周若鱼是在第二天早上被朱连长用力拍门拍醒的。
“弟妹你别着急,”朱连长尽力组织语言,以避免引起周若鱼的恐慌,“陆营长他,他出事了……”
周若鱼的心没来由地翻腾了一下,好不容易抱到的大腿,怎么说没就没了?长得那么好看的一个人,身材又好,腿又长,她连手都没摸到一下,就没了?
见她木然地呆在原处,朱连长急忙往回收:“没事没事的,现在在军区医院,腿被砸得骨折了,肩膀处伤口缝了四十多针。”
“人没死?”周若鱼再次确认。
“没死没死,”朱连长脸都绿了,难怪自己升职困难,竟是话都说不明白的,直接把弟妹同志快吓傻了。
“我是来接你去医院的,他的随身衣物也带几件,估摸着得住一阵子院。”
周若鱼松了一口气,遮荫的大树只要还在,她甭说去看看了,让她接屎接尿也愿意啊。
也不知道平时陆秦川穿什么,进屋翻箱倒柜地找了几件常服,几件工字背心,几条军绿色裤衩,包吧包吧凑了一个包袱。
吃喝应该有食堂,其余的无所谓了。
草草收拾了一个包,她就随朱连长坐上去军区医院的车。
开车的是团长陈国征的警卫员,通过反光镜看到陆营长的媳妇居然穿了一件红底白花的连衣裙,不禁撇了撇嘴:自家男人躺在医院里疼得要死,她居然还有心思穿红戴绿,果真照比人美心善的苏护士差得不是一星半点。
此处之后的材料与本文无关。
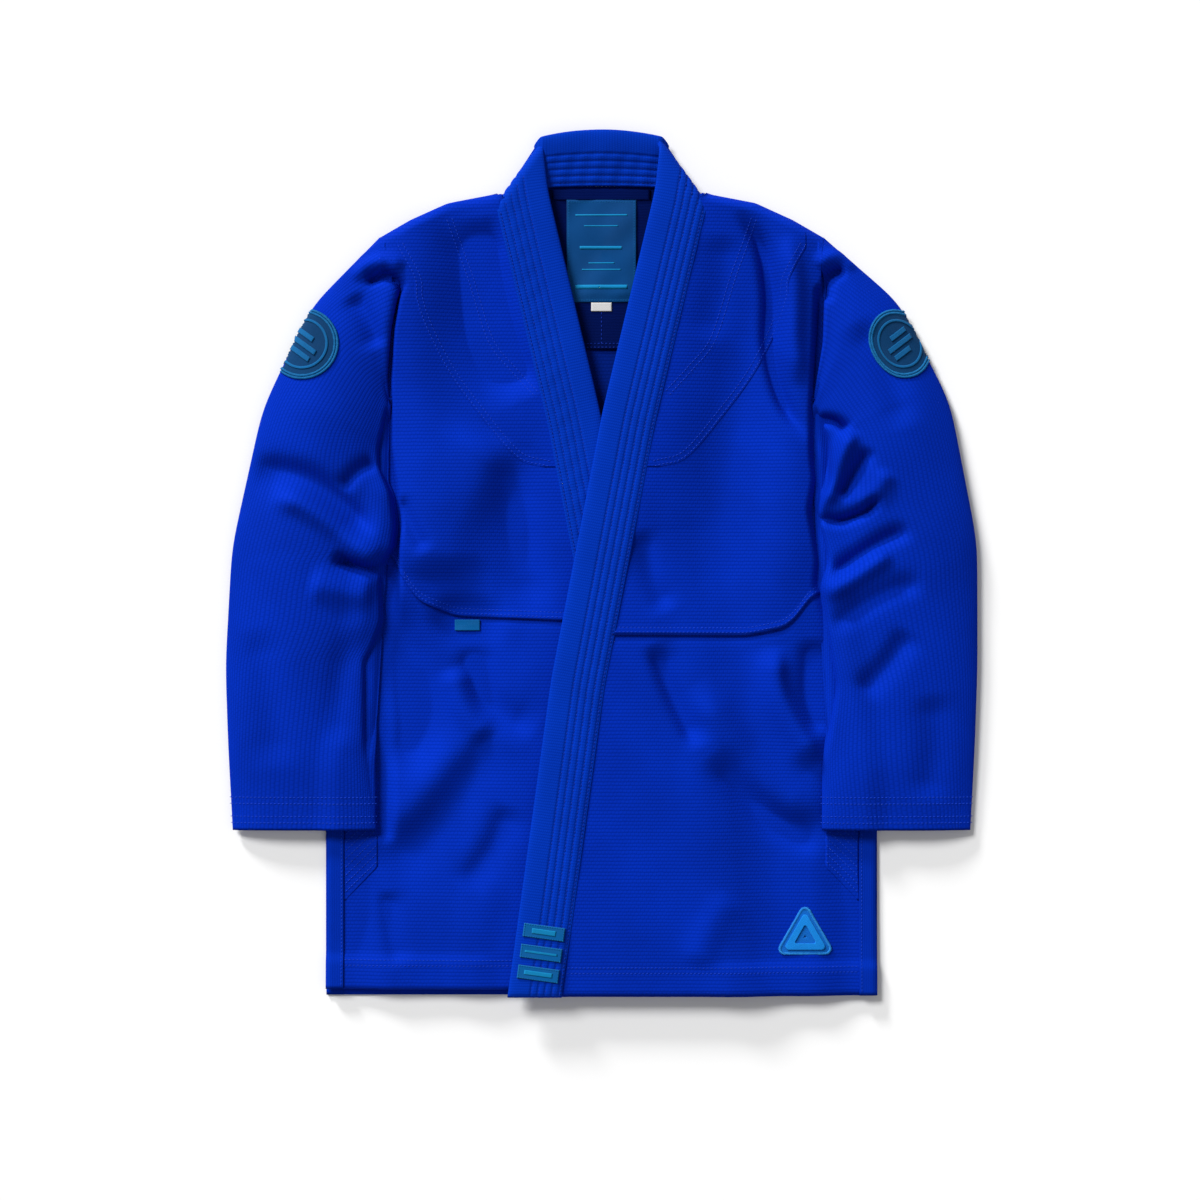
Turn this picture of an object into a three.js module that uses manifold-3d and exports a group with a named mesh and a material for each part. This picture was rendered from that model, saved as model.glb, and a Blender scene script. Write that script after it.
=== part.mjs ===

忍不住开口说:“嫂子,陆营长伤得挺重,你恐怕得在医院伺候些日子。”
朱连长这才突然想起来说:“看我这脑子,只让你收拾些他的东西,却忘了让你也收拾几件换洗衣裳。”
周若鱼早就看到警卫员不善的眼神,心下了然,便轻声问:“朱大哥,军区医院就是苏红梅同志工作的那家医院吗?”